**Goal of the exercise:**
Pick out every line with the word "materials" and copy it.
============
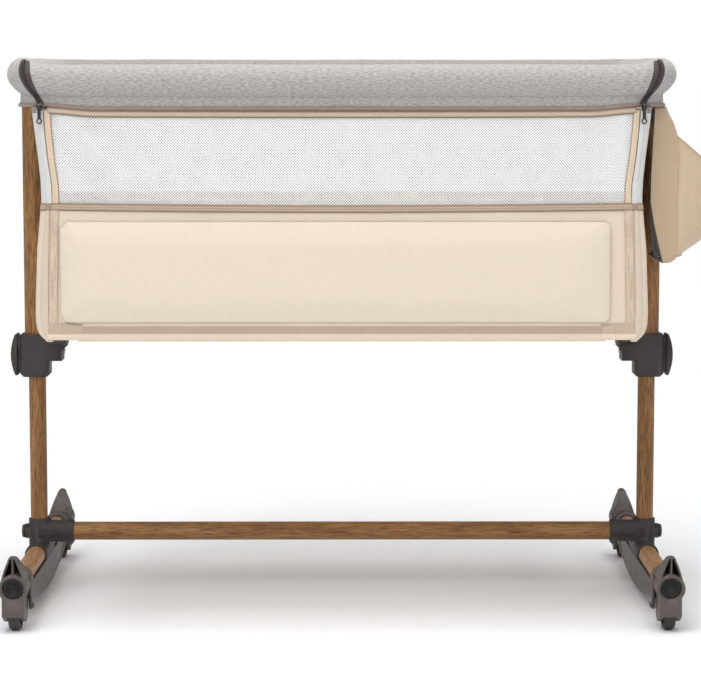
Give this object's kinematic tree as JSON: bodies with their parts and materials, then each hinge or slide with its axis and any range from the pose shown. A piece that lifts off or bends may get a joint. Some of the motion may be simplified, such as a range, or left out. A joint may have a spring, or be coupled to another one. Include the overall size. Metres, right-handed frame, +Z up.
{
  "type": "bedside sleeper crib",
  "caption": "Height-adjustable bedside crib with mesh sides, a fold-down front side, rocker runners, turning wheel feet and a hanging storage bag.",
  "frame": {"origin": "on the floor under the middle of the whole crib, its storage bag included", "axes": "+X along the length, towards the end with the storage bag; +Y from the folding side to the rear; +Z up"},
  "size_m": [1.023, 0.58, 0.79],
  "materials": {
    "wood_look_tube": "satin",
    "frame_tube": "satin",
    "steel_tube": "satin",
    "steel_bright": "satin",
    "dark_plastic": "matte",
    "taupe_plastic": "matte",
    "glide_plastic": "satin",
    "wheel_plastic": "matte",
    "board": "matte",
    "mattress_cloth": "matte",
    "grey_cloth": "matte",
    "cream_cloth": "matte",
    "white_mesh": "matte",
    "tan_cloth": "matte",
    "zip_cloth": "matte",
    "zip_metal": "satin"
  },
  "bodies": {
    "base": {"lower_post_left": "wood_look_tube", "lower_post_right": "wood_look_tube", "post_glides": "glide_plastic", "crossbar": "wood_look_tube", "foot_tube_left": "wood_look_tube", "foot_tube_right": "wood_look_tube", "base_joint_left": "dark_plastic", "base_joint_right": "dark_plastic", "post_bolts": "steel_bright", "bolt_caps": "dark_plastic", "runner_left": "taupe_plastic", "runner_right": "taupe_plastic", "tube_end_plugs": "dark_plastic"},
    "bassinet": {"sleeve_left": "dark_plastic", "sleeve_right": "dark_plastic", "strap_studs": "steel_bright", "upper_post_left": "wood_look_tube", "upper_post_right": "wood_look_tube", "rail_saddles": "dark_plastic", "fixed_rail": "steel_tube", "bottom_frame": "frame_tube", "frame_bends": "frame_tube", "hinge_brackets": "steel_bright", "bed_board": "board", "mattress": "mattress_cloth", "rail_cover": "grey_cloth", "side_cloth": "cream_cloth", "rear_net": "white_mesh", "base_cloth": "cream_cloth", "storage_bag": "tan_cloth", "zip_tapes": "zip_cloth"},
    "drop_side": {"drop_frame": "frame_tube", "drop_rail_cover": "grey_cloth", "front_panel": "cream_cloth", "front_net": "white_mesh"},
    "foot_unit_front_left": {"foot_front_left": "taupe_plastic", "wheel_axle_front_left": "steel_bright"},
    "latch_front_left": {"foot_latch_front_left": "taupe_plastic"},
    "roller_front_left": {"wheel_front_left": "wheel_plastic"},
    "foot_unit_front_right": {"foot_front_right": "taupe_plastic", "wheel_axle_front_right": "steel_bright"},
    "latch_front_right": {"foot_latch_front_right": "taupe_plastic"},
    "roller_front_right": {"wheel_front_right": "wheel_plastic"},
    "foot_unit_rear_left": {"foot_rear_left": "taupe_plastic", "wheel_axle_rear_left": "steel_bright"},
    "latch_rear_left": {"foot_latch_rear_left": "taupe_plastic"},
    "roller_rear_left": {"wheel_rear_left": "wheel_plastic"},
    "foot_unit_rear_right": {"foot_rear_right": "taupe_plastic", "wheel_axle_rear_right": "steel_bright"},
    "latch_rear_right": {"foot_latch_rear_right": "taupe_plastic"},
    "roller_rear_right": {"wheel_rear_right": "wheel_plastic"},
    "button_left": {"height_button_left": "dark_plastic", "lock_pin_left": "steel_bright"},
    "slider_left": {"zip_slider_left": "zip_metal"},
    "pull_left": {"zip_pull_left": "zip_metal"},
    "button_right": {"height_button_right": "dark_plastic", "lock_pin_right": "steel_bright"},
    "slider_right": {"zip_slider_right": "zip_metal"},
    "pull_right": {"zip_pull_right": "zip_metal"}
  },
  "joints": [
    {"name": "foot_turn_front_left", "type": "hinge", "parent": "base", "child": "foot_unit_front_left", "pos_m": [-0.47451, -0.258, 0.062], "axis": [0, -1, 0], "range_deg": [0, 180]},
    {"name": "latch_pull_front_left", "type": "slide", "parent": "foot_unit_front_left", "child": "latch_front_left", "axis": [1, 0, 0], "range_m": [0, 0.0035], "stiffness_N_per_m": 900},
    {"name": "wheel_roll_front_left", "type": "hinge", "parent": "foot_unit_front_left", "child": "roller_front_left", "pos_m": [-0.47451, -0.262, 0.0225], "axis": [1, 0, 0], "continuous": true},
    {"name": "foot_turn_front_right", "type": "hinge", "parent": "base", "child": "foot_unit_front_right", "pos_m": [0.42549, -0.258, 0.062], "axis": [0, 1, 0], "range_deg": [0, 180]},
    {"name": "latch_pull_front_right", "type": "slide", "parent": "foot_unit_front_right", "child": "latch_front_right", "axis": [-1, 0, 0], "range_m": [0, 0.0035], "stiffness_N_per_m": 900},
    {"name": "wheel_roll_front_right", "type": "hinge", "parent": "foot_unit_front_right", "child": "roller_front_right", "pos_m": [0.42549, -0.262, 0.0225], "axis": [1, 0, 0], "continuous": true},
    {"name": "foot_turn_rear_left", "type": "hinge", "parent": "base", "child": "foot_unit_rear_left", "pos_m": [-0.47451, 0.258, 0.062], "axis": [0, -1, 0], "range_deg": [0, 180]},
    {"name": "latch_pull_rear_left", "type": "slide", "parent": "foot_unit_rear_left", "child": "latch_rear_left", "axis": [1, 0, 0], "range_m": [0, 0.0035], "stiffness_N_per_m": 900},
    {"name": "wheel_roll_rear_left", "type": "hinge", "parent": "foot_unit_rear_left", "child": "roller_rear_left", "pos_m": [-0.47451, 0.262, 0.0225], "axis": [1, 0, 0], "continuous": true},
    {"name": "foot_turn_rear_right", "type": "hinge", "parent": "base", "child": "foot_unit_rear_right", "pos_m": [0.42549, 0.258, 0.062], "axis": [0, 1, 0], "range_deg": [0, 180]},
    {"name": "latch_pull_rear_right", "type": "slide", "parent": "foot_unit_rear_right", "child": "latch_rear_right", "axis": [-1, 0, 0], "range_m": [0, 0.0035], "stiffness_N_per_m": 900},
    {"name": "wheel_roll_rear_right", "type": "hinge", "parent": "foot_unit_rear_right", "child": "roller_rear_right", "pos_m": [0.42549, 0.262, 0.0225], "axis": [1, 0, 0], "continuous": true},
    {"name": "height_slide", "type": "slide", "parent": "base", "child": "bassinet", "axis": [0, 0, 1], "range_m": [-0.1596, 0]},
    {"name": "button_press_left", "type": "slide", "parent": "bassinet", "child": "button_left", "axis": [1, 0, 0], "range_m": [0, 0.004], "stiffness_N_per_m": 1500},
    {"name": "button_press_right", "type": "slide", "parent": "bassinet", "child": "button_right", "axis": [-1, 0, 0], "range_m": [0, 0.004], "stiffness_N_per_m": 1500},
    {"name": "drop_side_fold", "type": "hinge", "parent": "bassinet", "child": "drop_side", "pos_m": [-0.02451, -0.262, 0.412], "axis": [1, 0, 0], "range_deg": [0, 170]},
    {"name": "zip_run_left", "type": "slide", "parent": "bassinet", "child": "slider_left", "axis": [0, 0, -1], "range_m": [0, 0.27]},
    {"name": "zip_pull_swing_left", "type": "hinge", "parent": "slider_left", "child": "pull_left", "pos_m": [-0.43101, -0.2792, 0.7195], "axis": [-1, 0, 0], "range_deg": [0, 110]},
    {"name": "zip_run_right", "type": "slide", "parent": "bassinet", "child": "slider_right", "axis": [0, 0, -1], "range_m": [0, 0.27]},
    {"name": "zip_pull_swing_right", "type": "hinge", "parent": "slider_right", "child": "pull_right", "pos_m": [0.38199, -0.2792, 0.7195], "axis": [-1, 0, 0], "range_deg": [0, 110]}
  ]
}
============
**Full solution:**
Give this object's kinematic tree as JSON: bodies with their parts and materials, then each hinge or slide with its axis and any range from the pose shown. A piece that lifts off or bends may get a joint. Some of the motion may be simplified, such as a range, or left out. A joint may have a spring, or be coupled to another one. Include the overall size. Metres, right-handed frame, +Z up.
  "materials": {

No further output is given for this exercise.